Idea 1: Accuracy of old dates
I don't think you'll find any citation styles which dictate what calendar to write dates in, but that isn't to say that the problem doesn't exist; in fact it is probably part of the problem for historians, since nobody is forcing anyone else to write what kind of date something is. We could tip the scales with a very simple feature: a configuration in a style or a locale (?) which sets the start of the modern era for dates. Any date before this could be rendered with a term for new style dates (e.g. (n.s.)
), thus forcing people to check that it actually is a new style date.
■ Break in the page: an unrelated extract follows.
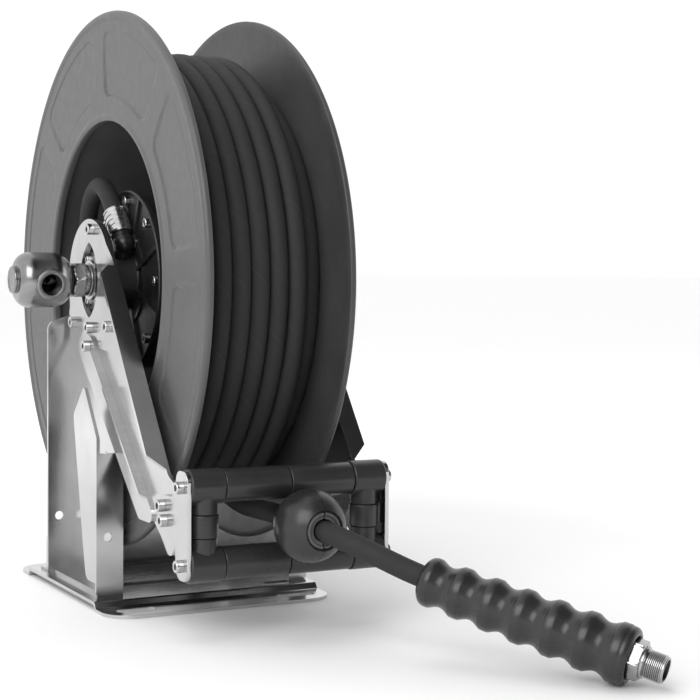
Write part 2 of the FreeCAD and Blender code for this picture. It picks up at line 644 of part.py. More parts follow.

A much more complex feature would be the configurable rendering of dates in other calendars. I'm pretty sure @fbennett had a feature for rendering the oddities of Japanese calendars, but I'm not sure we should require every CSL implementation to do complex calendar maths. It could be an optional thing. If we wanted such a feature, we could make the the Unicode CLDR calendars optional. (Although, CLDR does not include Julian! How did they manage to omit it???)
Idea 2: Days of the week
Again, I don't know if any styles demand this, but until now it has not been technically possible to know which day of the week something is, because CSL didn't define a calendar. If you make CSL calendar aware, you get days of the week for free.
In summary
EDTF opens up a couple of new opportunities that are worth considering. The most obviously valuable one appears to be datetimes, but there are a lot of possibilities.